§ Short problem: Return all of the data exactly as given.

§ Data segment:
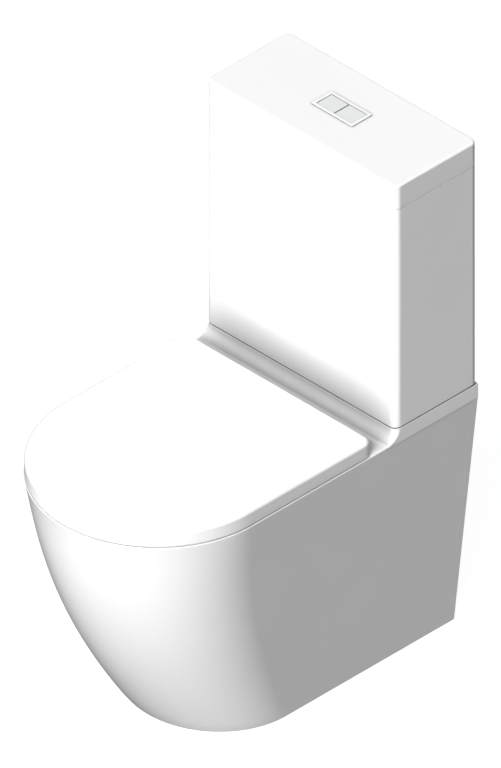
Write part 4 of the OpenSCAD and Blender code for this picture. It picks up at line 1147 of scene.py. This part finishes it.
# %% The cistern lid
LIP_BASE_H, LID_TOP_H = low_high("cistern_lid", "z")
LID_EDGE = 4
LID_FOOT_EDGE = 0.5
LID_T = 11
LID_TOP_T = 12
LID_LEDGE_T = 5
LIP_CLEAR = 1.5
LIP_T = 5
LID_CEILING_H = LID_TOP_H - LID_TOP_T
OPENING_HALF = (38, 18)
LIP_CORNER = 6
LID_INNER_CORNER = 5
LIP_INNER_CORNER = 4
OPENING_CORNER = 3


def centred_block(name, half_x, half_y, low, high, corner, steps=8):
    """A rounded box centred on the cistern."""
    return rounded_block(name, at(-half_x, CISTERN_MID + half_y, low),
                         at(half_x, CISTERN_MID - half_y, high), corner, steps)


cistern_lid = centred_block("lid_china", BODY_HALF, CISTERN_MID, LID_BASE_H, LID_TOP_H, CORNER_R, 12)
round_edges(cistern_lid, at_height(LID_TOP_H), LID_EDGE, 8)
round_edges(cistern_lid, at_height(LID_BASE_H), LID_FOOT_EDGE, 3)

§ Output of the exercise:
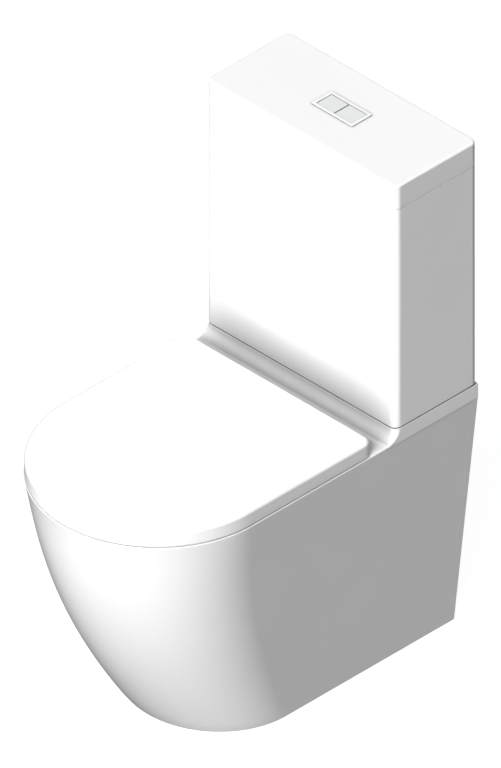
Write part 4 of the OpenSCAD and Blender code for this picture. It picks up at line 1147 of scene.py. This part finishes it.
# %% The cistern lid
LIP_BASE_H, LID_TOP_H = low_high("cistern_lid", "z")
LID_EDGE = 4
LID_FOOT_EDGE = 0.5
LID_T = 11
LID_TOP_T = 12
LID_LEDGE_T = 5
LIP_CLEAR = 1.5
LIP_T = 5
LID_CEILING_H = LID_TOP_H - LID_TOP_T
OPENING_HALF = (38, 18)
LIP_CORNER = 6
LID_INNER_CORNER = 5
LIP_INNER_CORNER = 4
OPENING_CORNER = 3


def centred_block(name, half_x, half_y, low, high, corner, steps=8):
    """A rounded box centred on the cistern."""
    return rounded_block(name, at(-half_x, CISTERN_MID + half_y, low),
                         at(half_x, CISTERN_MID - half_y, high), corner, steps)


cistern_lid = centred_block("lid_china", BODY_HALF, CISTERN_MID, LID_BASE_H, LID_TOP_H, CORNER_R, 12)
round_edges(cistern_lid, at_height(LID_TOP_H), LID_EDGE, 8)
round_edges(cistern_lid, at_height(LID_BASE_H), LID_FOOT_EDGE, 3)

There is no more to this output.